Church services on the campus in Mbarara are held in several sites. Behind the flat where I am staying, evangelical services continue through most of the day in the Development Sciences building. I have been attending the Catholic services in the Pharmacology theatre at the edge of the football field. The Pharmacology theatre is a tradition medical theatre with a tier of benches rising up from the pit at the front. Fluorescent lamps dangle from the ceiling but the windows high on the side walls provide enough of the wonderful African sun that lights aren’t needed. Long wooden counters stretch in front of each row of benches. Thirty of so mimeographed copies of hymns are scattered throughout the theatre..

When full the theatre holds about 250. On Sundays, it is jam-packed with more than 400. I am late and although others behind me manage to squeeze in, I can see no opening, so I follow the stream heading for the blue plastic chairs left in a pile outside the cafeteria next door. I place my chair right against the back wall, where I am the only white or muzungu in the congregation. When we rise to sing, a line of spotless white handkies become visible on the concrete riser in front of me where mostly men are sitting. Ah, I think, this is why they always have a handkerchief with them.

I love the singing. So it seems do they. One Sunday the priest was delayed. The congregation were still belting out the hymns non-stop when I left an hour later with still no sign of the priest. There are usually 3 or more drums down front, several large stout engoma and one tall drum covered with monitor lizard skin. There is also an electric synthesizer but the drums carry the day. That and the choir.
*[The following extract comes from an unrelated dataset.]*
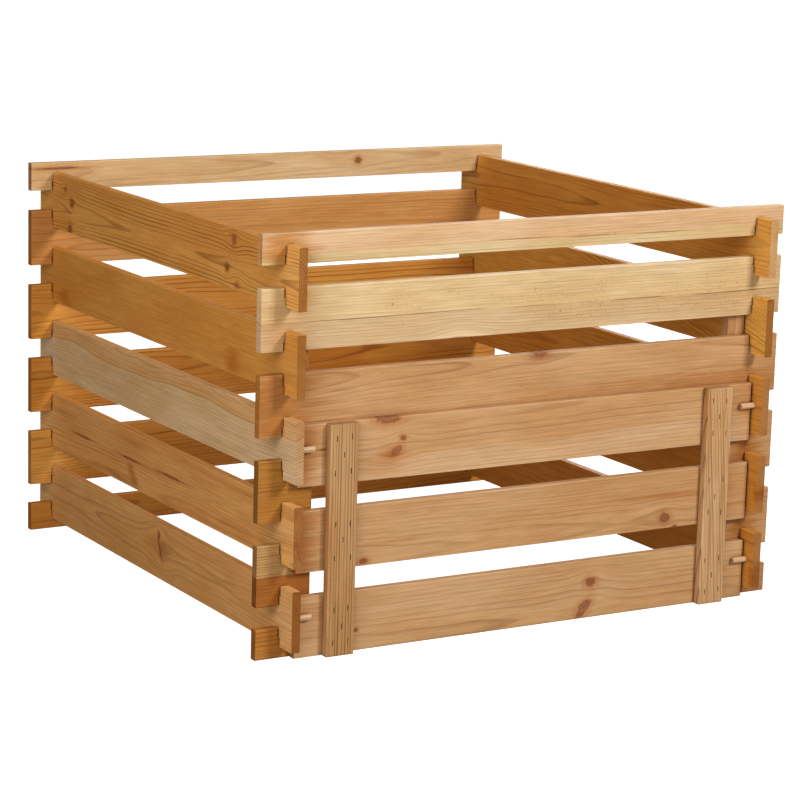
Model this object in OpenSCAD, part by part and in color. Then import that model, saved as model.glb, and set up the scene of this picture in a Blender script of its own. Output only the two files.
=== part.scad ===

The choir leader, with a wonderfully nuanced tenor voice, makes up for the scarcity of mimeographed hymns books, by singing out the chorus line by line in advance for us.

Since I began singing barbershop, I have been endeavouring to pick out the harmonies in songs. I can’t quit figure out what the choir director is doing. His overarching tenor seems almost to be in a different key, tune and cadence with the melody being robustly sustained by the rest of the choir. Whatever he is doing, it ensures the actual words seem to float eerily out over the whole room. I fathom that this is the complexity others have noticed in the call and response technique.


Today the university congregation is welcoming a new chaplain, a personable East German who jokingly hopes that we don’t come to associate his name, Rudi, with the English “rude”. He appears to appreciate that the service has included more than 15 songs. He can’t even elevate the host but the choir breaks into glorious song.

One Sunday, the youth group came to the front to sing a hymn complete with arm, hand and body movements from the Ankole culture that activated the whole room. Soon everyone was joining in, mirroring the children’s movements with evangelical zeal and energy. I had heard about evangelical Catholic churches before I came to Uganda but it seemed a contradiction in terms, but here it is fittingly appropriate.

I meet a couple of the students at the service, who are now in their final year. It is good to see them and find out what they are doing. They did their community field placements last year with our project. University is a temporary community for many but in medicine it creates life long connections which stretch across countries and times.